◆ **WHAT TO WORK ON**
Starting at the line containing "build_forefoot_sole()", copy each line exactly, ending with the line containing "cad_parts[node].hide_render = cad_parts[node].hide_viewport". Leave out everything else.

· · · ·

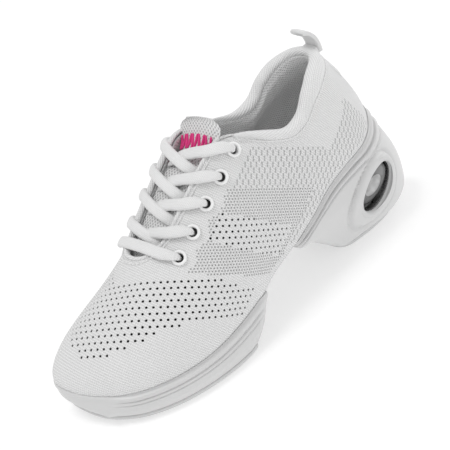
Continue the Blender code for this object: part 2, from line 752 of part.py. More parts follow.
def build_collar():
    """Foam roll of the ankle collar with its rounded crest."""
    vs = (0.625, 0.75, 0.875, 1.0)
    us = [k * COLUMN_STEP for k in range(-13, 14)]
    rings = []
    for u in us:
        tangent = (wall(u, 1.0) - wall(u, 0.96)).normalized()
        ring = [wall(u, v) - normal(wall, u, v) * STIFFENER_OUT for v in vs]
        edge = wall(u, 1.0)
        out = normal(wall, u, 1.0)
        depth = LINING_OUT - GAP + pad_depth(u, 1.0)
        ring.append(edge - out * (1.5 + (depth - 1.5) * 0.2) + tangent * 2.4)
        ring.append(edge - out * (1.5 + (depth - 1.5) * 0.75) + tangent * 2.6)
        for v in reversed(vs):
            ring.append(inner_wall(u, v) - normal(inner_wall, u, v) * (LINING_OUT - GAP + pad_depth(u, v)))
        rings.append(ring)
    m = len(rings[0])
    verts = [p for ring in rings for p in ring]
    faces = strip_faces(len(us), m, False)
    for i in range(len(us) - 1):
        a, b = i * m, (i + 1) * m
        faces.append((a + m - 1, b + m - 1, b, a))
    for base in (0, (len(us) - 1) * m):
        for i in range(m // 2 - 1):
            faces.append((base + i, base + i + 1, base + m - 2 - i, base + m - 1 - i))
    return make("collar_foam", verts, faces, "foam_white")


def build_upper(eyes):
    """Knit, stiffeners, lining and collar, cut into forefoot and heel pieces."""
    us = [k * COLUMN_STEP for k in range(72)]
    knit = shell("knit", "knit_white", wall, us, spread(0.0, 1.0, 8),
                 lambda u, v: 0.0, lambda u, v: KNIT_T, True)
    lining = shell("lining", "lining_grey", inner_wall, us, spread(0.0, 1.0, 8),
                   lambda u, v: LINING_OUT + pad_depth(u, v),
                   lambda u, v: LINING_IN + pad_depth(u, v), True)
    stays = []
    for name, first, last in (("eyelet_stay_lateral", 18, 30), ("eyelet_stay_medial", 42, 54)):
        stays.append(shell(name, "stay_white", wall, [k * COLUMN_STEP for k in range(first, last + 1)],
                           (0.75, 0.875, 0.985), lambda u, v: STIFFENER_OUT, lambda u, v: 2.2, False))
    for k, eye in enumerate(eyes):
        tool = rod("eyelet_cutter_%d" % k, eye, EYELET_CUT_R, -9.0, 4.0)
        cut(knit, tool)
        cut(lining, tool)
        cut(stays[0] if eye.at.x > 0 else stays[1], tool)
        drop(tool)
    split(knit, "knit_vamp", "knit_quarter")
    split(lining, "lining_vamp", "lining_quarter")
    for name, first, last, vs in (("toe_puff", 27, 45, (0.03, 0.125, 0.25)),
                                  ("heel_counter", -11, 11, (0.03, 0.125, 0.25, 0.375, 0.5))):
        shell(name, "stay_white", wall, [k * COLUMN_STEP for k in range(first, last + 1)], vs,
              lambda u, v: STIFFENER_OUT + GAP, lambda u, v: STIFFENER_IN, False)
    build_collar()
    binding = []
    for k in range(19, 56):
        u = k * COLUMN_STEP
        tangent = (wall(u, 1.0) - wall(u, 0.97)).normalized()
        out = normal(wall, u, 1.0)
        binding.append((wall(u, 1.0) + tangent * 1.35 - out * 1.8, out, 3.2, 1.9))
    sweep("throat_binding", "web_white", binding, 6)


def tongue_top(x, y):
    """Height of the tongue's upper face."""
    return along(TONGUE_CREST, y) - along(TONGUE_SAG, y) * ((x - 1.0) / 19.0) ** 2


def build_tongue():
    """Padded tongue and a small embroidered motif near its top."""
    ys = [-64, -60, -55, -50, -44, -37, -30, -22, -14, -6, 2, 9, 15, 19, 22, 24, 25.5]
    cross = spread(-1.0, 1.0, 10)
    top = []
    low = []
    for y in ys:
        half = along(TONGUE_HALF_W, y)
        for c in cross:
            x = 1.0 + c * half
            z = tongue_top(x, y)
            t = 1.6 + 2.6 * (1 - c * c)
            top.append(Vector((x, y, z)))
            low.append(Vector((x * 0.985, y + t * 0.5, z - t * 0.85)))
    size = len(top)
    m = len(cross)
    faces = strip_faces(len(ys), m, False)
    faces += [tuple(i + size for i in reversed(f)) for f in faces]
    for i in range(len(ys) - 1):
        for k in (0, m - 1):
            a, b = i * m + k, (i + 1) * m + k
            faces.append((a, b, b + size, a + size))
    for i in (0, len(ys) - 1):
        for k in range(m - 1):
            a = i * m + k
            faces.append((a, a + 1, a + 1 + size, a + size))
    make("tongue", top + low, faces, "tongue_mesh")

    verts = []
    ys = spread(21.6, 24.4, 3)
    xs = spread(-8.0, 10.0, 10)
    for lift in (0.4, 0.9):
        for y in ys:
            for x in xs:
                verts.append((x, y - lift * 0.9, tongue_top(x, y) + lift * 0.5))
    size = len(ys) * len(xs)
    m = len(xs)
    faces = strip_faces(len(ys), m, False)
    faces += [tuple(i + size for i in reversed(f)) for f in faces]
    for i in range(len(ys) - 1):
        for k in (0, m - 1):
            a, b = i * m + k, (i + 1) * m + k
            faces.append((a, b, b + size, a + size))
    for i in (0, len(ys) - 1):
        for k in range(m - 1):
            a = i * m + k
            faces.append((a, a + 1, a + 1 + size, a + size))
    make("tongue_motif", verts, faces, "motif_pink")


def build_eyelets(lateral, medial):
    """Moulded eyelets: rounded flange outside, barrel through all layers."""
    profile = ((EYELET_HOLE_R, -4.3), (EYELET_HOLE_R, 1.35), (EYELET_FLANGE_R - 0.6, 1.35),
               (EYELET_FLANGE_R, 0.55), (EYELET_BARREL_R, 0.55), (EYELET_BARREL_R, -4.3))
    for side, eyes in (("lateral", lateral), ("medial", medial)):
        for k, eye in enumerate(eyes):
            lathe("eyelet_%s_%d" % (side, k + 1), "eyelet_white", eye, profile)


def skin(u, v, height):
    """Point at a height above the outer skin, carried straight on beyond the top line."""
    p = wall(u, min(v, 1.0))
    if v > 1.0:
        p += (wall(u, 1.0) - wall(u, 0.9)) * (v - 1.0) * 10.0
    return p + normal(wall, u, min(v, 1.0)) * height


def through(eye, tuck_u):
    """Lace knots of one eyelet, from under the throat edge at tuck_u to above the flange."""
    w, t, r = LACE_W, LACE_FLAT_T, LACE_ROUND_D
    rest = 1.0 - eye.v
    plan = ((tuck_u, 1.0, -5.9, w, t), (0.5 * tuck_u + 0.5 * eye.u, eye.v + 0.6 * rest, -6.3, w, t),
            (eye.u, eye.v + 0.22 * rest, -6.7, 4.4, 2.2), (eye.u, eye.v + 0.03 * rest, -5.9, r, r * 0.9),
            (eye.u, eye.v, -2.4, r, r), (eye.u, eye.v, 0.8, r, r),
            (eye.u, eye.v + 0.04 * rest, 2.6, r, r), (eye.u, eye.v + 0.22 * rest, 3.9, 4.4, 2.8),
            (eye.u, eye.v + 0.5 * rest, 3.4, w, LACE_T), (eye.u, eye.v + 0.8 * rest, 3.6, w, LACE_T),
            (eye.u, 1.005, 3.6, w, LACE_T), (eye.u, 1.04, 2.7, w, LACE_T))
    return [(skin(u, v, h), eye.row, width, thick) for u, v, h, width, thick in plan]


class Throat:
    """Both throat edges, read by eyelet level: level k is eyelet row k, counted from the top."""

    def __init__(self, lateral, medial):
        self.sides = (lateral, medial)

    def column(self, side, level):
        """Wall parameter u of a level on one side."""
        eyes = self.sides[side]
        k = min(int(level), len(eyes) - 2)
        return eyes[k].u + (eyes[k + 1].u - eyes[k].u) * (level - k)

    def knot(self, across, level, height, width, thick):
        """Lace knot over the throat; across runs from 0 at the lateral edge to 1 at the medial edge."""
        ends = [self.column(side, level) for side in (0, 1)]
        a, b = skin(ends[0], 1.0, 0.0), skin(ends[1], 1.0, 0.0)
        up = normal(wall, ends[0], 1.0).lerp(normal(wall, ends[1], 1.0), across).normalized()
        row = (self.sides[0][0].row + self.sides[1][0].row).normalized()
        return a.lerp(b, across) + up * height, row, width, thick

    def strand(self, side, k):
        """From over the edge at eyelet k of one side to just before the other edge, one level down."""
        high = side == 1
        if not high:
            plan = ((0.2, 0.0, 1.2, LACE_T), (0.35, 0.05, -0.9, LACE_T),
                    (0.6, 0.45, -2.2, LACE_T), (0.86, 0.85, -5.0, 2.2))
        else:
            plan = ((0.18, 0.2, 3.1, LACE_T), (0.34, 0.5, 3.4, LACE_T),
                    (0.54, 0.78, 2.5, LACE_T), (0.7, 0.97, -1.6, LACE_T), (0.86, 1.0, -5.2, 2.2))
        return [self.knot(t if side == 0 else 1.0 - t, k + drop * TUCK_LEVEL, h, LACE_W, thick)
                for t, drop, h, thick in plan]

    def tuck(self, side, k):
        """Where the strand bound for eyelet k of one side passes under that side's edge."""
        return self.column(side, k - 1 + TUCK_LEVEL)


def tail(eye):
    """Lace end tucked down inside the shoe beside the tongue, starting below its eyelet."""
    plan = ((0.0, -6.4, 3.4, 2.6), (-0.06, -8.0, 4.4, 2.2), (-0.13, -9.2, 4.8, 2.2),
            (-0.2, -10.2, 4.8, 2.2))
    return [(skin(eye.u + 0.1 * k, eye.v + dv, h), eye.row, w, t)
            for k, (dv, h, w, t) in enumerate(plan)]


def build_lace(lateral, medial):
    """One oval lace: bar over the bottom pair, criss-cross above, both ends tucked inside."""
    eyes = (lateral, medial)
    throat = Throat(lateral, medial)
    knots = list(reversed(tail(lateral[0]))) + through(lateral[0], lateral[0].u)[4:]
    for k in range(4):
        side = k % 2
        knots += throat.strand(side, k)
        knots += through(eyes[1 - side][k + 1], throat.tuck(1 - side, k + 1))
    knots += [throat.knot(t, 4.0, 2.6, LACE_W, LACE_T) for t in (0.25, 0.5, 0.75)]
    back = list(through(medial[4], throat.tuck(1, 4)))
    knots += list(reversed(back))
    for k in (3, 2, 1, 0):
        side = (k + 1) % 2
        knots += list(reversed(throat.strand(side, k)))
        turn = through(eyes[side][k], throat.tuck(side, k) if k else eyes[side][k].u)
        knots += list(reversed(turn if k else turn[4:]))
    knots += tail(medial[0])
    stations = smooth_stations(knots, 6.0)
    sweep("shoelace", "lace_white", stations, 6)
    for name, pair in (("aglet_lateral", stations[:2]), ("aglet_medial", list(reversed(stations[-2:])))):
        tip, inner = pair
        d = (tip[0] - inner[0]).normalized()
        core = [(tip[0] + d * (0.4 + 3.0 * k), tip[1], 2.6, 2.6) for k in range(4)]
        sweep(name, "aglet_clear", core)


def build_pull_tab():
    """Sewn back tape and the folded finger loop standing above the collar."""
    tape = []
    for v in spread(0.52, 0.97, 7):
        p = wall(0.0, v)
        out = normal(wall, 0.0, v)
        tape.append((p + out * (GAP + 1.0), Vector((1, 0, 0)), 13.0, 1.6))
    sweep("back_tape", "web_white", tape, 12)
    path = ((0, 106.2, 116.6), (0, 106.2, 119.5), (0, 105.0, 123), (0, 102.6, 126.2), (0, 99.8, 128.4))
    stations = [(Vector(p), Vector((1, 0, 0)), 11.0, 2.4) for p in path]
    stations.append((Vector((0, 98.4, 129.2)), Vector((1, 0, 0)), 9.0, 1.6))
    sweep("pull_tab", "web_white", smooth_stations(stations, 2.0), 12)


def pivot_of(name):
    """Design point a piece turns about; the forefoot pieces stay on the common origin."""
    if name in ("tongue", "tongue_motif"):
        return Vector((0.0, TONGUE_SEAM_Y, TONGUE_SEAM_Z)) * MM
    if name == "pull_tab":
        return Vector(PULL_TAB_SEAM) * MM
    if name in HEEL_PIECES:
        return Vector((0.0, HINGE_Y, HINGE_Z)) * MM
    return None


def finish():
    """Ground the shoe, centre it, shade it and put moving pieces on their joint axes."""
    objects = [o for o in bpy.data.objects if o.type == "MESH"]
    lows = [min(v.co[k] for o in objects for v in o.data.vertices) for k in range(3)]
    highs = [max(v.co[k] for o in objects for v in o.data.vertices) for k in range(3)]
    shift = Vector((-(lows[0] + highs[0]) / 2, -(lows[1] + highs[1]) / 2, -lows[2]))
    for o in objects:
        pivot = pivot_of(o.name)
        o.location = pivot + shift if pivot else Vector((0.0, 0.0, 0.0))
        move = shift - o.location
        for v in o.data.vertices:
            v.co += move
        o.data.update()
        o.data.shade_smooth()
        o.data.set_sharp_from_angle(angle=SMOOTH_ANGLE)
    bpy.context.view_layer.update()
    print("origin moved by (mm):", [round(c / MM, 4) for c in shift])
    print("size (mm):", [round((b - a) / MM, 2) for a, b in zip(lows, highs)])


def main():
    """Build every piece."""
    for obj in list(bpy.data.objects):
        bpy.data.objects.remove(obj, do_unlink=True)
    lateral = [Eye(p) for p in EYELETS_LATERAL]
    medial = [Eye(p) for p in EYELETS_MEDIAL]
    build_forefoot_sole()
    build_heel_sole()
    build_footbed()
    build_arch()
    build_upper(lateral + medial)
    build_tongue()
    build_eyelets(lateral, medial)
    build_lace(lateral, medial)
    build_pull_tab()
    finish()


main()
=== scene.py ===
"""Looks of the split-sole knitted cheer shoe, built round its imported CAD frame.

Design lengths are millimetres in the part's design frame; place() turns them into the row frame.
"""
import math

import bmesh
import bpy
import numpy as np
from mathutils import Matrix, Vector
from mathutils.bvhtree import BVHTree


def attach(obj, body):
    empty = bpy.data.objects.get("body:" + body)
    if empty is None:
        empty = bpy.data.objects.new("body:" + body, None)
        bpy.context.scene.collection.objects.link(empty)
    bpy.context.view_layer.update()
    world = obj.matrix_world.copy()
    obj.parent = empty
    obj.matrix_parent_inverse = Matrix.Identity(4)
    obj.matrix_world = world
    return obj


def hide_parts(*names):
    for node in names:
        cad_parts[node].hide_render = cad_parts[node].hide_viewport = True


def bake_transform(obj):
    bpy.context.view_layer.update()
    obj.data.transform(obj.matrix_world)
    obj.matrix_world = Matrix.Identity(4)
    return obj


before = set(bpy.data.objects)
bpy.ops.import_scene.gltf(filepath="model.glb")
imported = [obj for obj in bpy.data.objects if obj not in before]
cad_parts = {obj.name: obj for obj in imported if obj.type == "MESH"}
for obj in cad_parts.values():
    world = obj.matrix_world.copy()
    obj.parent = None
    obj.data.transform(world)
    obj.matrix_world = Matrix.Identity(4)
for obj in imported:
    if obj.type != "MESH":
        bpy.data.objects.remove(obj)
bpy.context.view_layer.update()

MM = 0.001
SHIFT = np.array((-1.0643, -9.3565, 0.0347))      # design frame to row frame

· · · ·

◆ **THE RESPONSE**
    build_forefoot_sole()
    build_heel_sole()
    build_footbed()
    build_arch()
    build_upper(lateral + medial)
    build_tongue()
    build_eyelets(lateral, medial)
    build_lace(lateral, medial)
    build_pull_tab()
    finish()


main()
=== scene.py ===
"""Looks of the split-sole knitted cheer shoe, built round its imported CAD frame.

Design lengths are millimetres in the part's design frame; place() turns them into the row frame.
"""
import math

import bmesh
import bpy
import numpy as np
from mathutils import Matrix, Vector
from mathutils.bvhtree import BVHTree


def attach(obj, body):
    empty = bpy.data.objects.get("body:" + body)
    if empty is None:
        empty = bpy.data.objects.new("body:" + body, None)
        bpy.context.scene.collection.objects.link(empty)
    bpy.context.view_layer.update()
    world = obj.matrix_world.copy()
    obj.parent = empty
    obj.matrix_parent_inverse = Matrix.Identity(4)
    obj.matrix_world = world
    return obj


def hide_parts(*names):
    for node in names:
        cad_parts[node].hide_render = cad_parts[node].hide_viewport = True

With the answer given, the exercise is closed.